▸ **STATED EXERCISE**:
Copy out exactly the lines from the first line of the material below through the line containing "imported = [obj", and nothing beyond them.

[Begin]

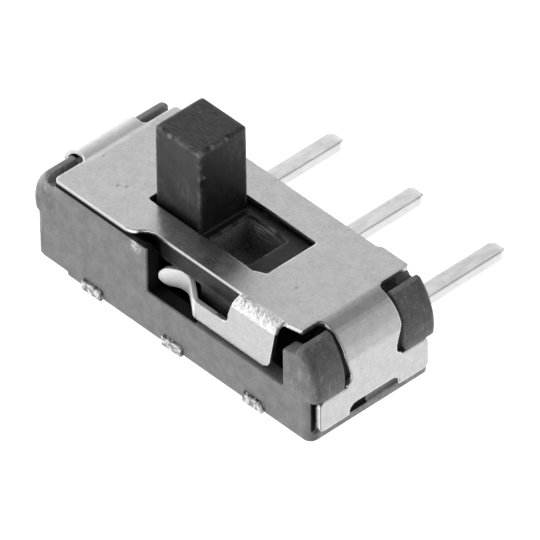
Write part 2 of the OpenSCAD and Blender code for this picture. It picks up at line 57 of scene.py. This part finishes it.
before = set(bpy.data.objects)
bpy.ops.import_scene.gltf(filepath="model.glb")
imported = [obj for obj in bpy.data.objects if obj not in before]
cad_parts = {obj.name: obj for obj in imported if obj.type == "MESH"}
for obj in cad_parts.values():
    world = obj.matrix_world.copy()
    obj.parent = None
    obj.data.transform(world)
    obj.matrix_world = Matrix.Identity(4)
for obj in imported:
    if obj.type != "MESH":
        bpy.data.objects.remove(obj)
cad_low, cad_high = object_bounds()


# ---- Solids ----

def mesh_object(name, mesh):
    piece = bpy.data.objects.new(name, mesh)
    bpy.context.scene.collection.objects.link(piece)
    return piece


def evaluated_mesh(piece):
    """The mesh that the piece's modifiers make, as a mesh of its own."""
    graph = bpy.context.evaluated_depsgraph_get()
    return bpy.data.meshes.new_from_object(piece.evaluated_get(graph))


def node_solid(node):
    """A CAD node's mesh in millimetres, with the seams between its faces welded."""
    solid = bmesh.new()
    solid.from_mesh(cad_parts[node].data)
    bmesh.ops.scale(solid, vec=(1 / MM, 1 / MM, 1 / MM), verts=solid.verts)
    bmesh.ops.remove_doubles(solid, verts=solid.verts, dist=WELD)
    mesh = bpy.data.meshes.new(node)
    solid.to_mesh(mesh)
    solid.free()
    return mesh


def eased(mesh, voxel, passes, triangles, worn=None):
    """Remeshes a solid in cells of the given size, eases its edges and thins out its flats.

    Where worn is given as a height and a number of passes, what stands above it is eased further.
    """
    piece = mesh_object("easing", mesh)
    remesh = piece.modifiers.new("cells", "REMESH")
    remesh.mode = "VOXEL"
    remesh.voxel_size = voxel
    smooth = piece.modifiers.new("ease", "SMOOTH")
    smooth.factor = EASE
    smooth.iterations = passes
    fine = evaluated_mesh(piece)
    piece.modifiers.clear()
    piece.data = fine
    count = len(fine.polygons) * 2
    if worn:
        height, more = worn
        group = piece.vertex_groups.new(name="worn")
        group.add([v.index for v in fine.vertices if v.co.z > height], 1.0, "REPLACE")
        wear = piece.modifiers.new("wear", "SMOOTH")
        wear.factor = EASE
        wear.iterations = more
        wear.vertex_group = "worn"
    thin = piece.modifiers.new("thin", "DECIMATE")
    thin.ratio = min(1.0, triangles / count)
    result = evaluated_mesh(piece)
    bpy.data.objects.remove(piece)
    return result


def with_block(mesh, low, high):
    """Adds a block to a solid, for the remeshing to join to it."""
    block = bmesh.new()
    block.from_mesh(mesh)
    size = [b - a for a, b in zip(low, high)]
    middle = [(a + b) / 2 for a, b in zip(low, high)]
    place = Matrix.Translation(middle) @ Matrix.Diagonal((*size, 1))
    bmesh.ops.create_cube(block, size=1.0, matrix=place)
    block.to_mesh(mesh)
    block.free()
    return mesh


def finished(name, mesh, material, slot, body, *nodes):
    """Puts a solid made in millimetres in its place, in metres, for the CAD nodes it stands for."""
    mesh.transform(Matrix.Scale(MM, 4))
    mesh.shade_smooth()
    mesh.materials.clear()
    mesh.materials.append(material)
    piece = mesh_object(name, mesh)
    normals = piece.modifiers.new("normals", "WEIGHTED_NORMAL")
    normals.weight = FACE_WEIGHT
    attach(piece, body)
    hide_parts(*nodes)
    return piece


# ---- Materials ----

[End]

▸ **RESULT**:
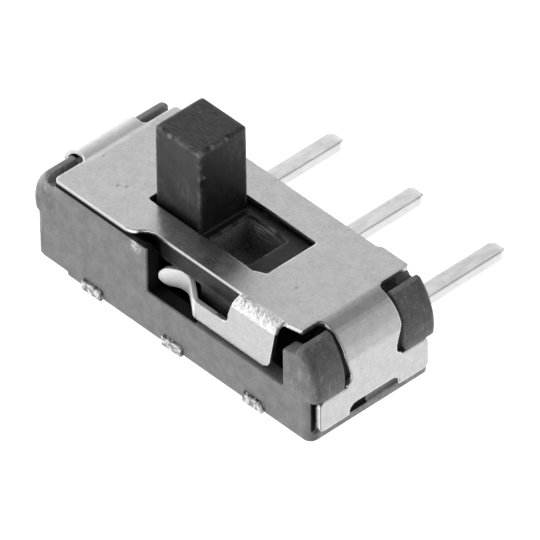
Write part 2 of the OpenSCAD and Blender code for this picture. It picks up at line 57 of scene.py. This part finishes it.
before = set(bpy.data.objects)
bpy.ops.import_scene.gltf(filepath="model.glb")
imported = [obj for obj in bpy.data.objects if obj not in before]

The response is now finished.